Transport is another quiet consideration. A red panda tail does not fold neatly. If it has a foam core, bending it sharply can create permanent creases in the fur or stress the inner support. Some suiters pack it in a large duffel with the tail curved in a loose arc. Others wear it into the hotel and accept the extra attention in the lobby. Once you’ve seen someone try to stuff a thick striped tail into an undersized suitcase at checkout, you understand why planning ahead matters.

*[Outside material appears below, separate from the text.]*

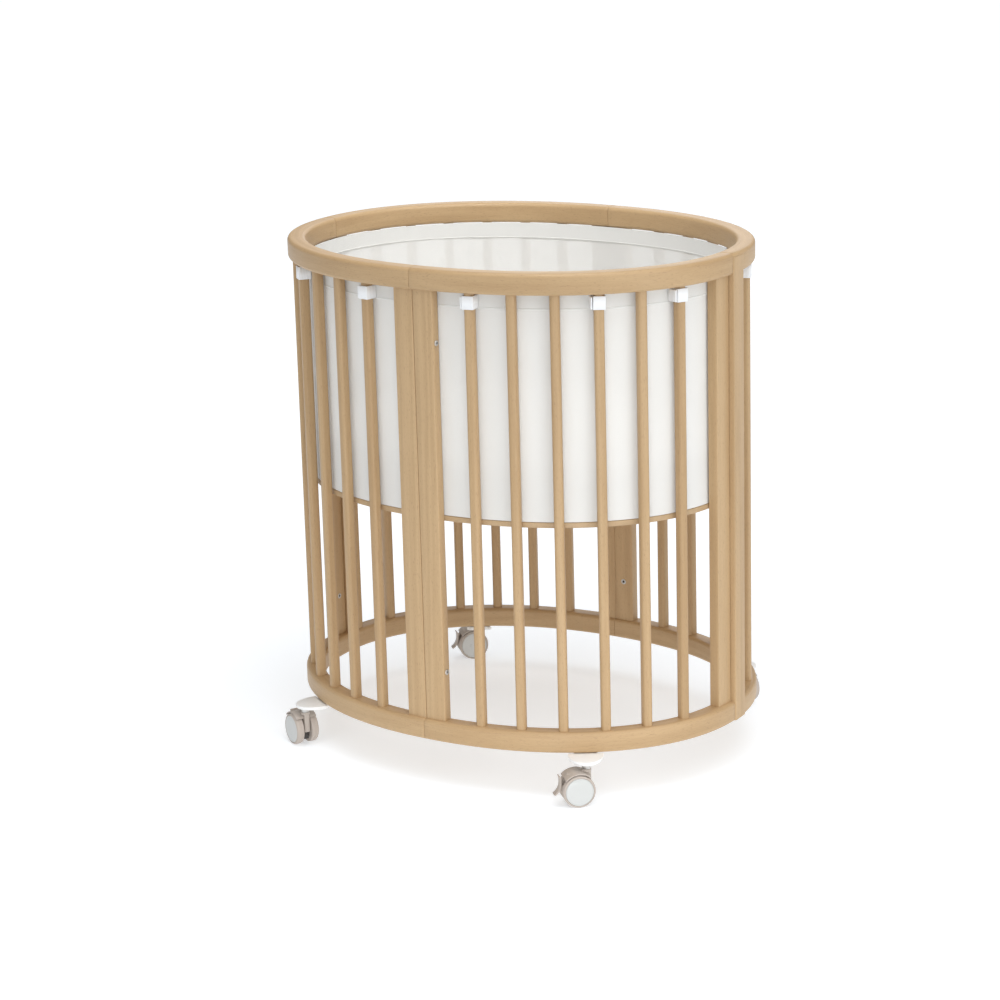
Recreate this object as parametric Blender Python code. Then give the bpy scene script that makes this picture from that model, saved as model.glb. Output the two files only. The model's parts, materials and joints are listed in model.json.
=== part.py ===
"""Oval baby crib on four twin-wheel casters, modelled as separate named parts.

The frame is four quarter panels joined at the ends of the oval's two axes. Each panel has a
top rail, a bottom rail, six slats and an end board on either side. +X runs along the crib,
+Y to its back, and the wheels stand on z = 0. All lengths are in metres.
"""
import math

import bmesh
import bpy
import numpy as np
from mathutils import Matrix, Vector

# Oval plan of the rails, measured to their outer face
HALF_LENGTH = 0.405
HALF_WIDTH = 0.321
ROUNDNESS = 2.12
GAP = 0.0003

# Rails
RAIL_WIDTH = 0.031
RAIL_HEIGHT = 0.035
RAIL_ROUND = 0.008
RAIL_STATIONS = 16
TOTAL_HEIGHT = 0.861
RAIL_UNDERSIDE = 0.074
SEAM = 0.0006

# Uprights
SLAT_WIDTH = 0.016
SLAT_DEPTH = 0.017
SLAT_ROUND = 0.0055
SLAT_INSET = 0.0160
SLATS_PER_PANEL = 6
FIRST_SLAT = 0.099
SLAT_PITCH = 0.0686
BOARD_WIDTH = 0.0350
BOARD_DEPTH = 0.018
BOARD_INSET = 0.0172
BOARD_EDGE = 0.0022

# Mattress base, mattress and fabric liner
BASE_INSET = 0.0272
BASE_THICKNESS = 0.009
BASE_UNDERSIDE = 0.4450
MATTRESS_INSET = 0.0315
MATTRESS_HEIGHT = 0.090
MATTRESS_ROUND = 0.018
LINER_INSET = 0.0275
LINER_WALL = 0.0016
LINER_TOP = 0.8250
OVAL_STEPS = 48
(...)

There’s also the way a red panda tail affects how strangers approach you. Big fluffy ringed tails read as friendly. They soften the character, even if the head has sharp teeth or dramatic eyeliner. From across a room, the tail’s color blocking is what cuts through the visual noise of other suits. In group photos, you can spot the red panda instantly by those alternating bands.
Over time, the tail tells its own story. The fur at the tip might thin slightly from repeated brushing. The base might compress where it rests against your back. Maybe you add a small repair stitch after someone accidentally steps on it during a crowded parade. Those little fixes become part of the suit’s history. They are not flaws so much as signs that the character has been out in the world, walking convention floors, posing for photos, sitting on hallway carpet at midnight while you cool off and drink water through a straw tucked under the muzzle.
A red panda tail is not subtle. It takes up space. It demands awareness of your surroundings. You learn to check behind you before backing up. You feel doorframes differently. But when it’s built well and worn comfortably, it becomes instinctive. You stop thinking about the stripes, the weight, the attachment points. You just feel that soft, rhythmic sway as you move, and the character feels complete.